To do
In full and without alteration, give the listing again.

Data segment
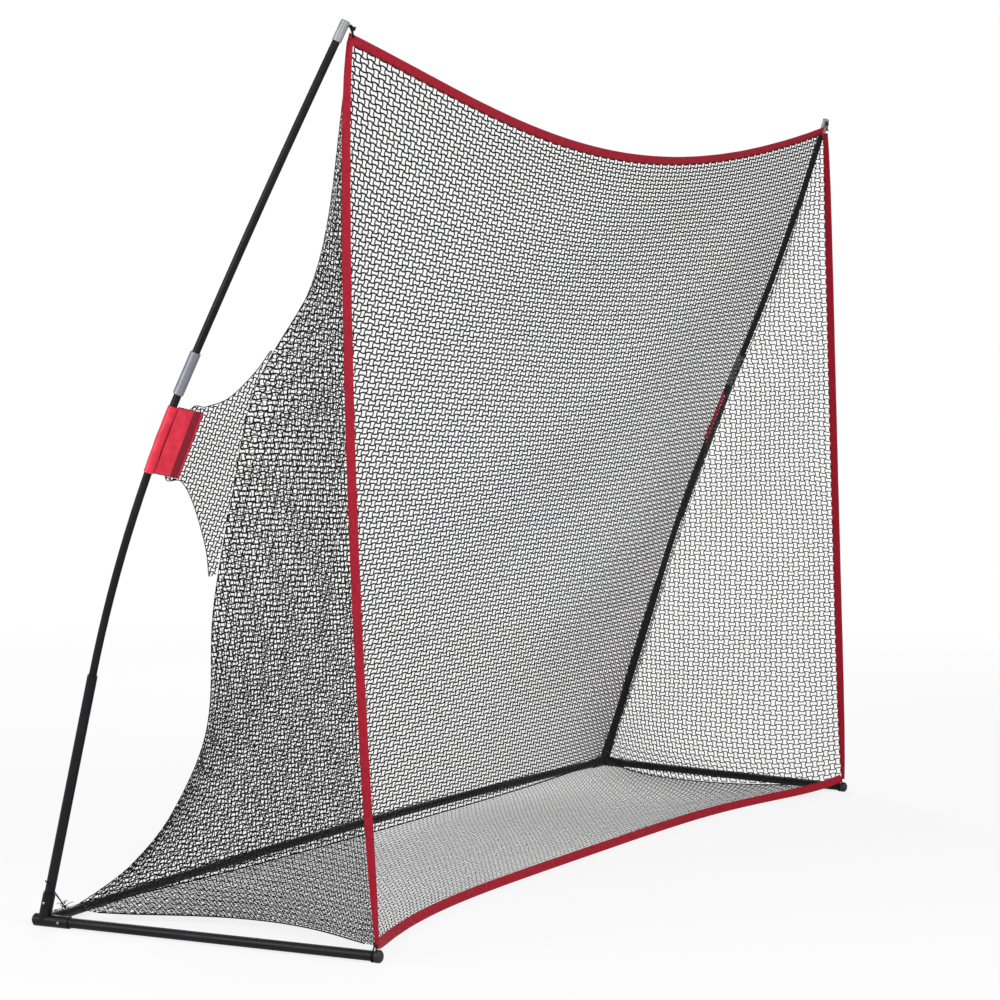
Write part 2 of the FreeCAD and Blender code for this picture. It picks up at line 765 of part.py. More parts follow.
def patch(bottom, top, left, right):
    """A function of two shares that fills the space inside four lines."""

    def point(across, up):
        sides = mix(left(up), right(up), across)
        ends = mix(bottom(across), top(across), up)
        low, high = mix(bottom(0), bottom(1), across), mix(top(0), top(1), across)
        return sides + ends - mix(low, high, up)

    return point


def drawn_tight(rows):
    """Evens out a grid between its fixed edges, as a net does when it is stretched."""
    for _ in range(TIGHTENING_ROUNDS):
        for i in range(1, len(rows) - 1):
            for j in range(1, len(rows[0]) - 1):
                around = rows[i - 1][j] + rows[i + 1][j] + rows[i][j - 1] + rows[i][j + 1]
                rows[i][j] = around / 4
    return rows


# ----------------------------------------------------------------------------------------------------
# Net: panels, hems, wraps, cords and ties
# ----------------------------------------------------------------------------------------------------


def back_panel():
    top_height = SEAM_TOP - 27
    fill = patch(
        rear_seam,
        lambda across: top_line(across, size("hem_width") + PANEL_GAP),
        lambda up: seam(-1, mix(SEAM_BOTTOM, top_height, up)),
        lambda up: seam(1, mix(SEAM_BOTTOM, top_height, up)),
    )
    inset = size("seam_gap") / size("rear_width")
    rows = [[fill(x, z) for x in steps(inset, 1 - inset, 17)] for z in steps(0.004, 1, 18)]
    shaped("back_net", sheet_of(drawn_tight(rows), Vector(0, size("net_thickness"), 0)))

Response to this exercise
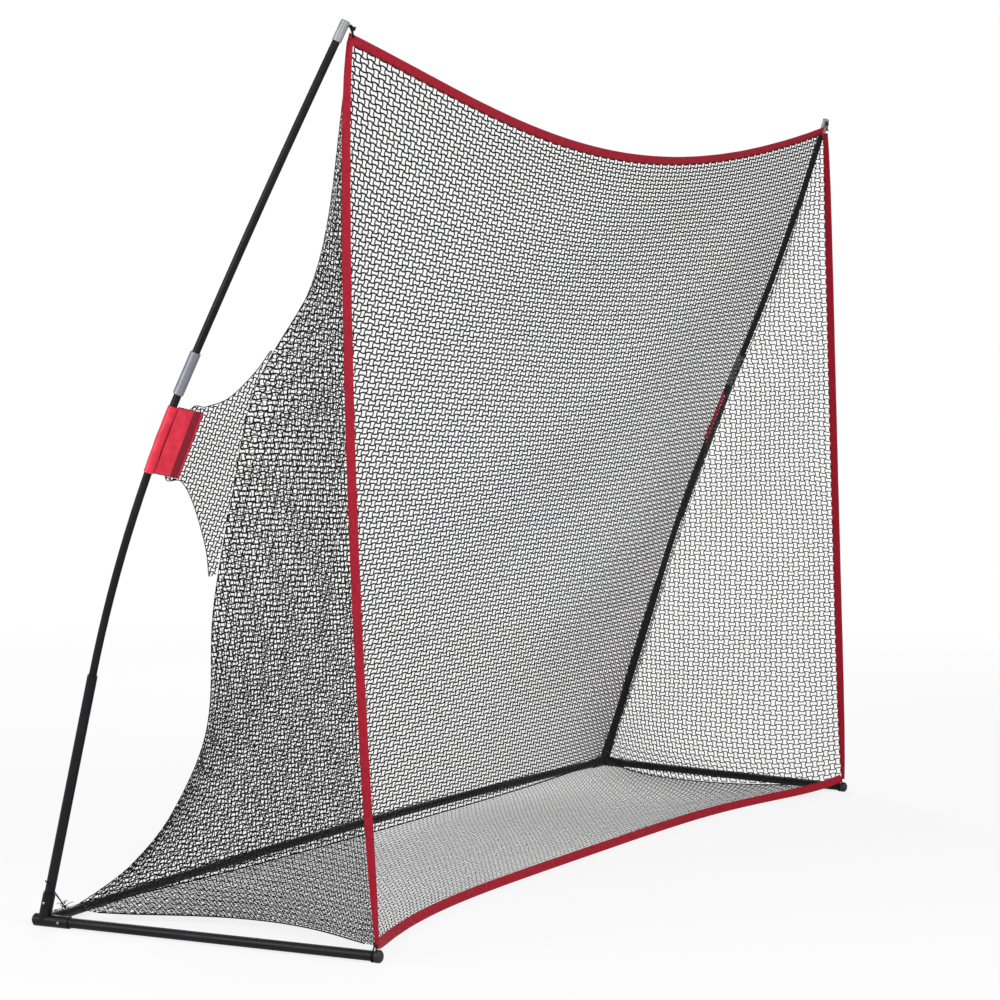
Write part 2 of the FreeCAD and Blender code for this picture. It picks up at line 765 of part.py. More parts follow.
def patch(bottom, top, left, right):
    """A function of two shares that fills the space inside four lines."""

    def point(across, up):
        sides = mix(left(up), right(up), across)
        ends = mix(bottom(across), top(across), up)
        low, high = mix(bottom(0), bottom(1), across), mix(top(0), top(1), across)
        return sides + ends - mix(low, high, up)

    return point


def drawn_tight(rows):
    """Evens out a grid between its fixed edges, as a net does when it is stretched."""
    for _ in range(TIGHTENING_ROUNDS):
        for i in range(1, len(rows) - 1):
            for j in range(1, len(rows[0]) - 1):
                around = rows[i - 1][j] + rows[i + 1][j] + rows[i][j - 1] + rows[i][j + 1]
                rows[i][j] = around / 4
    return rows


# ----------------------------------------------------------------------------------------------------
# Net: panels, hems, wraps, cords and ties
# ----------------------------------------------------------------------------------------------------


def back_panel():
    top_height = SEAM_TOP - 27
    fill = patch(
        rear_seam,
        lambda across: top_line(across, size("hem_width") + PANEL_GAP),
        lambda up: seam(-1, mix(SEAM_BOTTOM, top_height, up)),
        lambda up: seam(1, mix(SEAM_BOTTOM, top_height, up)),
    )
    inset = size("seam_gap") / size("rear_width")
    rows = [[fill(x, z) for x in steps(inset, 1 - inset, 17)] for z in steps(0.004, 1, 18)]
    shaped("back_net", sheet_of(drawn_tight(rows), Vector(0, size("net_thickness"), 0)))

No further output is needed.